Electrical Control of Electroluminescence in 2D Semiconductor Light Emitting Device through Synchronous Injection of Electrons and Holes

Abstract

Achieving efficient electroluminescence (EL) in 2D materials requires precise control over the injection and recombination of charge carriers-electrons and holes. In this study, a method is introduced to improve charge carrier injection in using transition metal dichalcogenides (TMDCs) based light emitting devices driven by alternating current (AC), achieved through dual pulse injection. The dual pulse device exhibits a notable enhancement in EL intensity, displaying a substantial increase as compared to the single pulse device, achieving an approximate sixfold improvement. The proposed dual pulse operated device configuration enables the independent control of electron and hole injection, facilitating the fine-tuning of carrier recombination processes to improve the EL emission efficiency.
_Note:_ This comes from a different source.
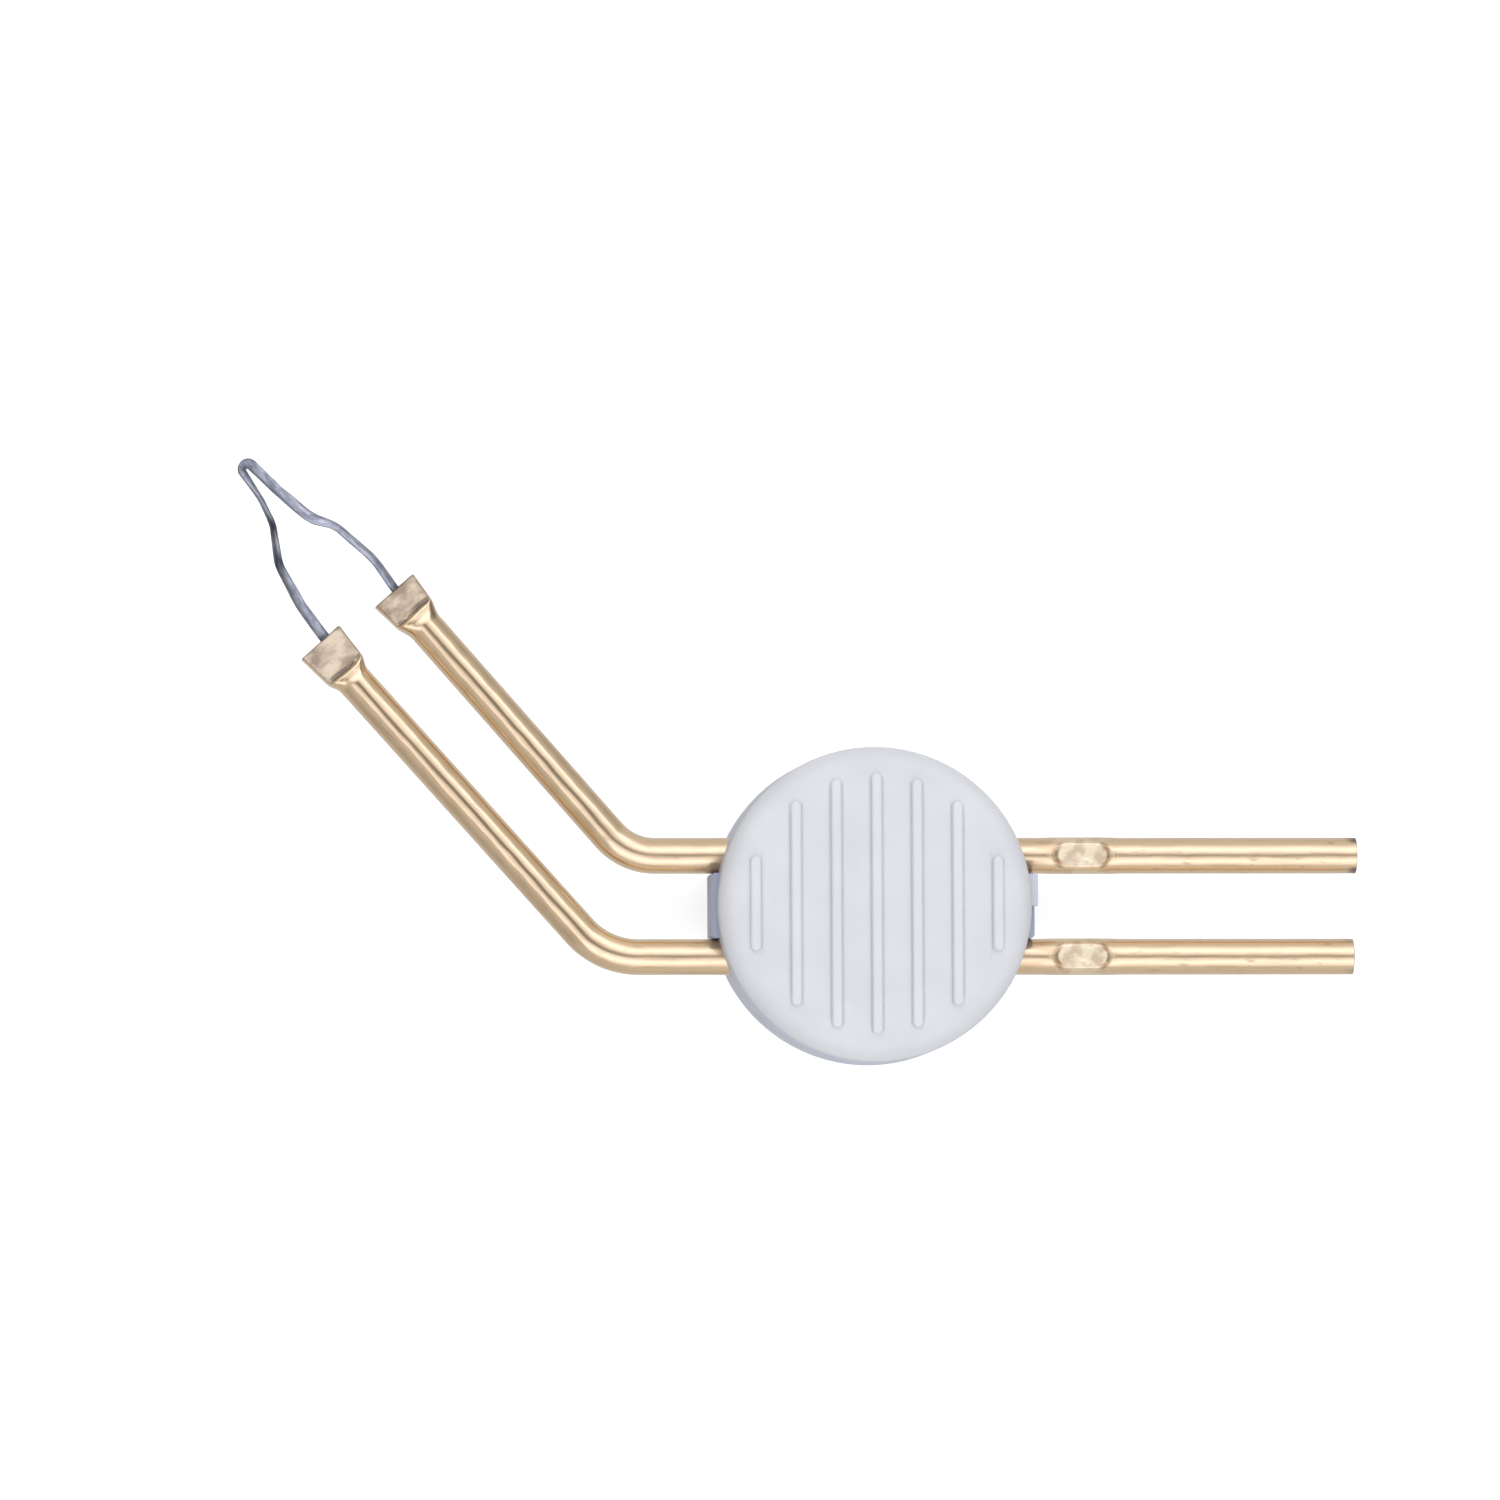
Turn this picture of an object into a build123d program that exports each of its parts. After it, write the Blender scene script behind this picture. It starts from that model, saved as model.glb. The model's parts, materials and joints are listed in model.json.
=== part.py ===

Phase delay dependent EL characteristics are observed featuring a maximum integrated EL at a phase delay of 180 degrees indicating an enhanced EL emission during out-of-phase pulse operation between the electrodes. Moreover, the dual pulse device exhibited a approximate to 3.5-fold improvement in the device EL external efficiency (eta e) when compared to the device operated with a single pulse. Manipulating carrier recombination in TMDCs-based LEDs opens up new opportunities to enhance their performance, enabling practical applications in display technology, lighting, optical communication, and electrically tunable light sources.